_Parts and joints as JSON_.
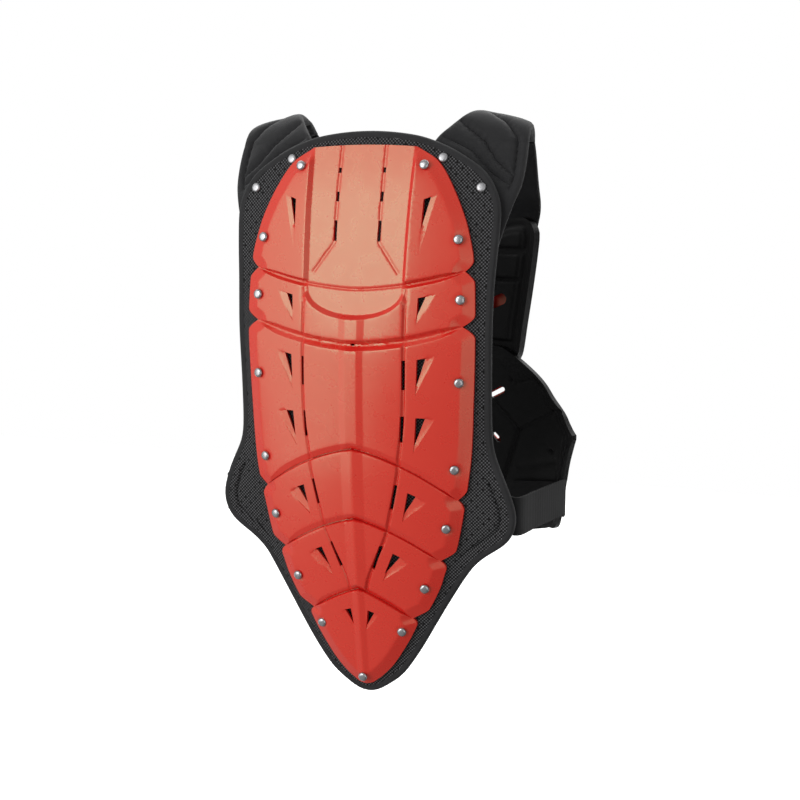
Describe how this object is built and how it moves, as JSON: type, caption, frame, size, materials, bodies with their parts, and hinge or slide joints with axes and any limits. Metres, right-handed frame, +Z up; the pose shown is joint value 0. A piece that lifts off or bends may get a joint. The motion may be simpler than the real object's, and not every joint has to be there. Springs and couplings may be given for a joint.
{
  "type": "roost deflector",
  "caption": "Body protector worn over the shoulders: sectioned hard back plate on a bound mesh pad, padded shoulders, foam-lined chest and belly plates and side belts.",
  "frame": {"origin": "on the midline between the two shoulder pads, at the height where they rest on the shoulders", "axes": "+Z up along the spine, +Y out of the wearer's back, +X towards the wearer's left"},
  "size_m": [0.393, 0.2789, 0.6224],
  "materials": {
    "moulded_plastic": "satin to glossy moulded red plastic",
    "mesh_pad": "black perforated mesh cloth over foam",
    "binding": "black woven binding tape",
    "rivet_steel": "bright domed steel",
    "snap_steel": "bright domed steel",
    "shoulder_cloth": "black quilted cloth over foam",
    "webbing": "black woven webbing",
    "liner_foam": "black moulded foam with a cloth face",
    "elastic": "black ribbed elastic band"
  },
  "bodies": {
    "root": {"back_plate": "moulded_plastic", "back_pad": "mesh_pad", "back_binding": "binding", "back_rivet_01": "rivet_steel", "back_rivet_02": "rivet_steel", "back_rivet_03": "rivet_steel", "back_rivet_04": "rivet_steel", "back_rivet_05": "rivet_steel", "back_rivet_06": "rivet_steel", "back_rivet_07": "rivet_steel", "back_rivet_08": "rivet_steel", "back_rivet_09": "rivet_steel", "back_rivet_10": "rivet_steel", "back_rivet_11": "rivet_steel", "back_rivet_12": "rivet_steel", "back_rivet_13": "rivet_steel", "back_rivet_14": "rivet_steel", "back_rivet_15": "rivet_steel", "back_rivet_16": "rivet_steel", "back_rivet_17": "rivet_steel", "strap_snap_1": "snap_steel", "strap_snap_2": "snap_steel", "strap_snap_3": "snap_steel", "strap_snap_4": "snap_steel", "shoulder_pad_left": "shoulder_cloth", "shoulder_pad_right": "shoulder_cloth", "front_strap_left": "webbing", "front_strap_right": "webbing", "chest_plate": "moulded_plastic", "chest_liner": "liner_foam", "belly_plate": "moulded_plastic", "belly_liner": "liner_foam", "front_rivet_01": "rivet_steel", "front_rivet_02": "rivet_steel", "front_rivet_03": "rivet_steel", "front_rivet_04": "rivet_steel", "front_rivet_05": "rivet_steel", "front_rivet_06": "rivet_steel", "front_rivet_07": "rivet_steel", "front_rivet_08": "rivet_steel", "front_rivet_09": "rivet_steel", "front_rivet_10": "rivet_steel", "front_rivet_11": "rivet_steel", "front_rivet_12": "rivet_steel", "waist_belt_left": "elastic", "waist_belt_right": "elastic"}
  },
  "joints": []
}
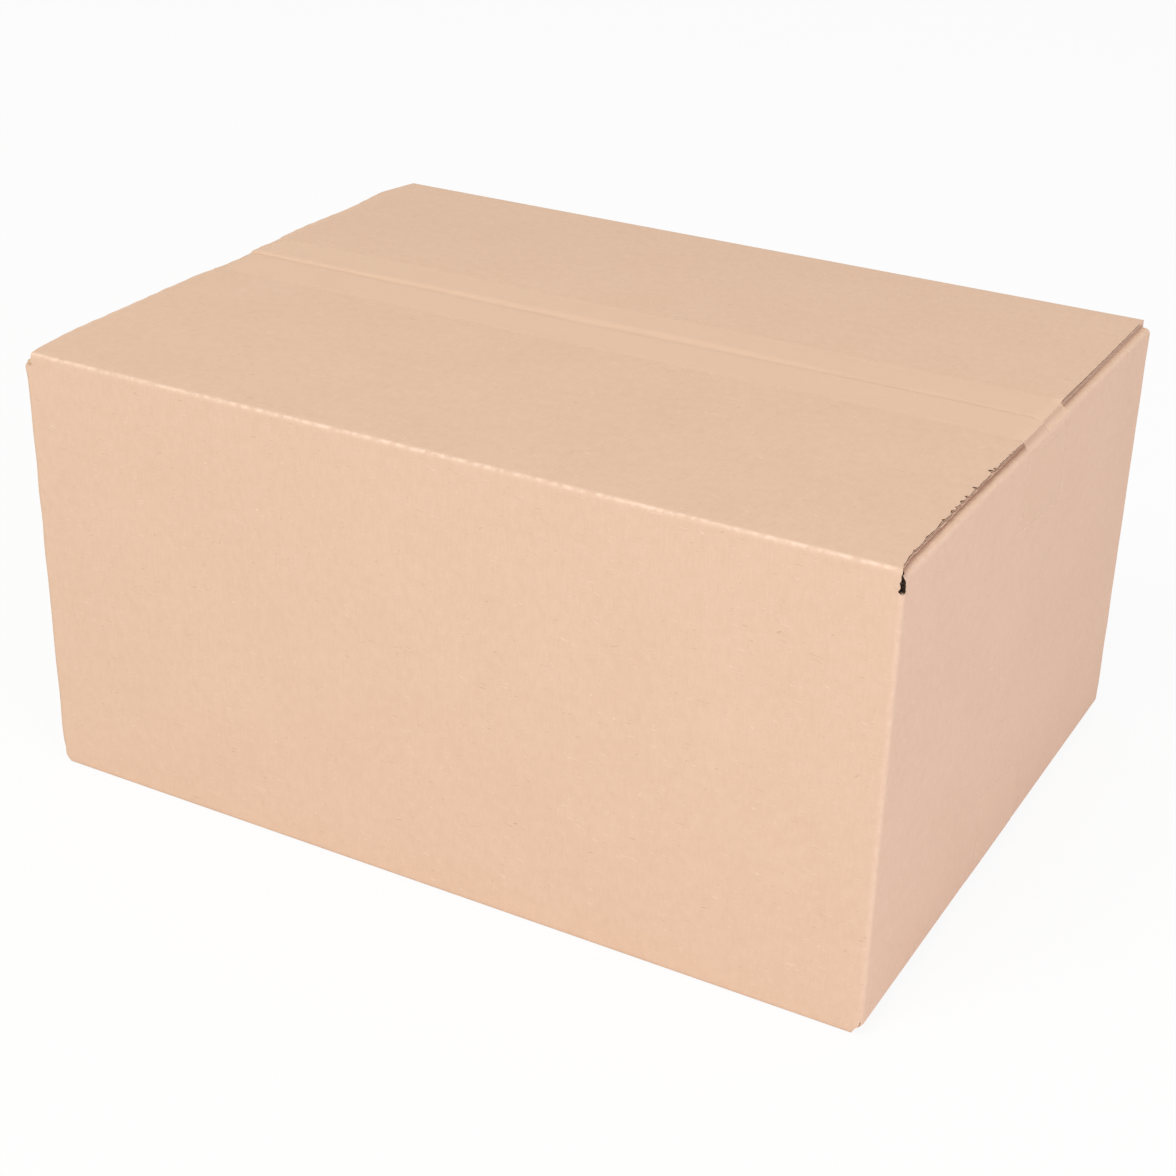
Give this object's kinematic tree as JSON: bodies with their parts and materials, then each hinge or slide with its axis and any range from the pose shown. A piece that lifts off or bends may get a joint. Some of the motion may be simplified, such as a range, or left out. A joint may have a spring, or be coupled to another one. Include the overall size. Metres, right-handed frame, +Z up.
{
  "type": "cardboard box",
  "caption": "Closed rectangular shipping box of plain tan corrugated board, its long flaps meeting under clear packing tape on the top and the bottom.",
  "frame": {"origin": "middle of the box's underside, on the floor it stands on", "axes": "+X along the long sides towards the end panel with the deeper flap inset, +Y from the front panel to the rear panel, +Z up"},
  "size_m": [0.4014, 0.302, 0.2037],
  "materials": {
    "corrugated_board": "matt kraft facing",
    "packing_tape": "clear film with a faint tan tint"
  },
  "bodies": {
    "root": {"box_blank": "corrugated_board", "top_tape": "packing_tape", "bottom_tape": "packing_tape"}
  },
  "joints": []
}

_Brief_.
Take the line that contains "Give this object's" and each line after it down to the last of the records, and retype them exactly; add nothing else.

_The result_.
Give this object's kinematic tree as JSON: bodies with their parts and materials, then each hinge or slide with its axis and any range from the pose shown. A piece that lifts off or bends may get a joint. Some of the motion may be simplified, such as a range, or left out. A joint may have a spring, or be coupled to another one. Include the overall size. Metres, right-handed frame, +Z up.
{
  "type": "cardboard box",
  "caption": "Closed rectangular shipping box of plain tan corrugated board, its long flaps meeting under clear packing tape on the top and the bottom.",
  "frame": {"origin": "middle of the box's underside, on the floor it stands on", "axes": "+X along the long sides towards the end panel with the deeper flap inset, +Y from the front panel to the rear panel, +Z up"},
  "size_m": [0.4014, 0.302, 0.2037],
  "materials": {
    "corrugated_board": "matt kraft facing",
    "packing_tape": "clear film with a faint tan tint"
  },
  "bodies": {
    "root": {"box_blank": "corrugated_board", "top_tape": "packing_tape", "bottom_tape": "packing_tape"}
  },
  "joints": []
}